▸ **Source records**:
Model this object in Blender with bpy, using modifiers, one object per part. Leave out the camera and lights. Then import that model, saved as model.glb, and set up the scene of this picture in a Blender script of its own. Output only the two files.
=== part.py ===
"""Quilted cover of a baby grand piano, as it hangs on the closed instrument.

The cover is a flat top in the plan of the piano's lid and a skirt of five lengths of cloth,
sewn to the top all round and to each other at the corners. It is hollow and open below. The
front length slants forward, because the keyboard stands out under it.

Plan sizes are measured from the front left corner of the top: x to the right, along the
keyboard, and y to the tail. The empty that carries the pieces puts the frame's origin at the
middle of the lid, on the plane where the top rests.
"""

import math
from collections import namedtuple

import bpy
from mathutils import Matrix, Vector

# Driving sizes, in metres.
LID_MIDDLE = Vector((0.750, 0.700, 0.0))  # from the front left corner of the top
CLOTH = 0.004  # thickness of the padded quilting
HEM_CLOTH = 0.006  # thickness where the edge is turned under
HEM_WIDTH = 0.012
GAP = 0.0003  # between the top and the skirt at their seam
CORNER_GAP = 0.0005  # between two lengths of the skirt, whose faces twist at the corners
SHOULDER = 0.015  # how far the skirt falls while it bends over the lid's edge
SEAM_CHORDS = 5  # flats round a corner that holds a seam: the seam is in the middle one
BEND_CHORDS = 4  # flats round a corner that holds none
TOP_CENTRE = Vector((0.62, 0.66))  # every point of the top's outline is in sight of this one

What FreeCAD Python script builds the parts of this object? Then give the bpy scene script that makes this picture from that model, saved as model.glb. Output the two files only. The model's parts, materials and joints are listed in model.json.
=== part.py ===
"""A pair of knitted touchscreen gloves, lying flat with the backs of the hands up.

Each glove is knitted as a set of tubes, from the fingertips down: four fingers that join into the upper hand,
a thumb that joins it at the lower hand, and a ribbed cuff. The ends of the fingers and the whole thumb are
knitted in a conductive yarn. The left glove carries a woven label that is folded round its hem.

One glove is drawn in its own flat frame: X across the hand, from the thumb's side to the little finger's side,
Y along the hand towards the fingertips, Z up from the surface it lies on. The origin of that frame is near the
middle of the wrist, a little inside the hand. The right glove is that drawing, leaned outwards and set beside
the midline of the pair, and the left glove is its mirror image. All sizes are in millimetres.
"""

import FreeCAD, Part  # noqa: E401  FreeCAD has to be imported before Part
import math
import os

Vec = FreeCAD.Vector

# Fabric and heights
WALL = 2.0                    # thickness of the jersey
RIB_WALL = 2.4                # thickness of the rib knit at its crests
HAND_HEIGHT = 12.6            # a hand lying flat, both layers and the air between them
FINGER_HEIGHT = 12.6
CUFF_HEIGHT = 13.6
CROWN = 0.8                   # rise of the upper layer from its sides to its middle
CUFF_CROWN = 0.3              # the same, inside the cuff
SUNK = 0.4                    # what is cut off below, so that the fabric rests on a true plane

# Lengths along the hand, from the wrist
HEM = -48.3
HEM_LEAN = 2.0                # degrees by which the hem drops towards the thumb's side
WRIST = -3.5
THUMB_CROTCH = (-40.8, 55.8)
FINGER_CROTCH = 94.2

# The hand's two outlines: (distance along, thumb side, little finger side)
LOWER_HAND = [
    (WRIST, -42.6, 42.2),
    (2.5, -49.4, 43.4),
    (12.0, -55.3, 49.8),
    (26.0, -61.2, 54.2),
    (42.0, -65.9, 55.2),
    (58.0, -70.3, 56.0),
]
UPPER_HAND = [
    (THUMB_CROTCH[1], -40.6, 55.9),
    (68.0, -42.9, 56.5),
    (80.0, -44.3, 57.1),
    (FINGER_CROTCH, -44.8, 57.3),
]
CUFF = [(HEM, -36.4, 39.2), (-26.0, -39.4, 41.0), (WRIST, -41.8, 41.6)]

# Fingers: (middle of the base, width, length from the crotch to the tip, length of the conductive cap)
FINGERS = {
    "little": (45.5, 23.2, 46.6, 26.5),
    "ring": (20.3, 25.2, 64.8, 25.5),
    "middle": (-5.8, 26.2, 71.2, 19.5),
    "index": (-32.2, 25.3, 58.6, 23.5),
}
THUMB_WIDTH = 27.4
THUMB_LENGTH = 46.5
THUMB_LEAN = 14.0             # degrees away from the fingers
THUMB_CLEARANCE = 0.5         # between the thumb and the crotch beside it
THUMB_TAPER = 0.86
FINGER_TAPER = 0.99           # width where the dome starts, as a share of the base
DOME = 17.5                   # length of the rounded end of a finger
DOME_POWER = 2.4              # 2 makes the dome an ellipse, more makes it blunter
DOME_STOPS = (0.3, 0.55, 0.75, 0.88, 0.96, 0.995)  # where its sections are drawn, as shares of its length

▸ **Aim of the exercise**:
Return the entries above exactly, each one complete.

▸ **Final result**:
Model this object in Blender with bpy, using modifiers, one object per part. Leave out the camera and lights. Then import that model, saved as model.glb, and set up the scene of this picture in a Blender script of its own. Output only the two files.
=== part.py ===
"""Quilted cover of a baby grand piano, as it hangs on the closed instrument.

The cover is a flat top in the plan of the piano's lid and a skirt of five lengths of cloth,
sewn to the top all round and to each other at the corners. It is hollow and open below. The
front length slants forward, because the keyboard stands out under it.

Plan sizes are measured from the front left corner of the top: x to the right, along the
keyboard, and y to the tail. The empty that carries the pieces puts the frame's origin at the
middle of the lid, on the plane where the top rests.
"""

import math
from collections import namedtuple

import bpy
from mathutils import Matrix, Vector

# Driving sizes, in metres.
LID_MIDDLE = Vector((0.750, 0.700, 0.0))  # from the front left corner of the top
CLOTH = 0.004  # thickness of the padded quilting
HEM_CLOTH = 0.006  # thickness where the edge is turned under
HEM_WIDTH = 0.012
GAP = 0.0003  # between the top and the skirt at their seam
CORNER_GAP = 0.0005  # between two lengths of the skirt, whose faces twist at the corners
SHOULDER = 0.015  # how far the skirt falls while it bends over the lid's edge
SEAM_CHORDS = 5  # flats round a corner that holds a seam: the seam is in the middle one
BEND_CHORDS = 4  # flats round a corner that holds none
TOP_CENTRE = Vector((0.62, 0.66))  # every point of the top's outline is in sight of this one

What FreeCAD Python script builds the parts of this object? Then give the bpy scene script that makes this picture from that model, saved as model.glb. Output the two files only. The model's parts, materials and joints are listed in model.json.
=== part.py ===
"""A pair of knitted touchscreen gloves, lying flat with the backs of the hands up.

Each glove is knitted as a set of tubes, from the fingertips down: four fingers that join into the upper hand,
a thumb that joins it at the lower hand, and a ribbed cuff. The ends of the fingers and the whole thumb are
knitted in a conductive yarn. The left glove carries a woven label that is folded round its hem.

One glove is drawn in its own flat frame: X across the hand, from the thumb's side to the little finger's side,
Y along the hand towards the fingertips, Z up from the surface it lies on. The origin of that frame is near the
middle of the wrist, a little inside the hand. The right glove is that drawing, leaned outwards and set beside
the midline of the pair, and the left glove is its mirror image. All sizes are in millimetres.
"""

import FreeCAD, Part  # noqa: E401  FreeCAD has to be imported before Part
import math
import os

Vec = FreeCAD.Vector

# Fabric and heights
WALL = 2.0                    # thickness of the jersey
RIB_WALL = 2.4                # thickness of the rib knit at its crests
HAND_HEIGHT = 12.6            # a hand lying flat, both layers and the air between them
FINGER_HEIGHT = 12.6
CUFF_HEIGHT = 13.6
CROWN = 0.8                   # rise of the upper layer from its sides to its middle
CUFF_CROWN = 0.3              # the same, inside the cuff
SUNK = 0.4                    # what is cut off below, so that the fabric rests on a true plane

# Lengths along the hand, from the wrist
HEM = -48.3
HEM_LEAN = 2.0                # degrees by which the hem drops towards the thumb's side
WRIST = -3.5
THUMB_CROTCH = (-40.8, 55.8)
FINGER_CROTCH = 94.2

# The hand's two outlines: (distance along, thumb side, little finger side)
LOWER_HAND = [
    (WRIST, -42.6, 42.2),
    (2.5, -49.4, 43.4),
    (12.0, -55.3, 49.8),
    (26.0, -61.2, 54.2),
    (42.0, -65.9, 55.2),
    (58.0, -70.3, 56.0),
]
UPPER_HAND = [
    (THUMB_CROTCH[1], -40.6, 55.9),
    (68.0, -42.9, 56.5),
    (80.0, -44.3, 57.1),
    (FINGER_CROTCH, -44.8, 57.3),
]
CUFF = [(HEM, -36.4, 39.2), (-26.0, -39.4, 41.0), (WRIST, -41.8, 41.6)]

# Fingers: (middle of the base, width, length from the crotch to the tip, length of the conductive cap)
FINGERS = {
    "little": (45.5, 23.2, 46.6, 26.5),
    "ring": (20.3, 25.2, 64.8, 25.5),
    "middle": (-5.8, 26.2, 71.2, 19.5),
    "index": (-32.2, 25.3, 58.6, 23.5),
}
THUMB_WIDTH = 27.4
THUMB_LENGTH = 46.5
THUMB_LEAN = 14.0             # degrees away from the fingers
THUMB_CLEARANCE = 0.5         # between the thumb and the crotch beside it
THUMB_TAPER = 0.86
FINGER_TAPER = 0.99           # width where the dome starts, as a share of the base
DOME = 17.5                   # length of the rounded end of a finger
DOME_POWER = 2.4              # 2 makes the dome an ellipse, more makes it blunter
DOME_STOPS = (0.3, 0.55, 0.75, 0.88, 0.96, 0.995)  # where its sections are drawn, as shares of its length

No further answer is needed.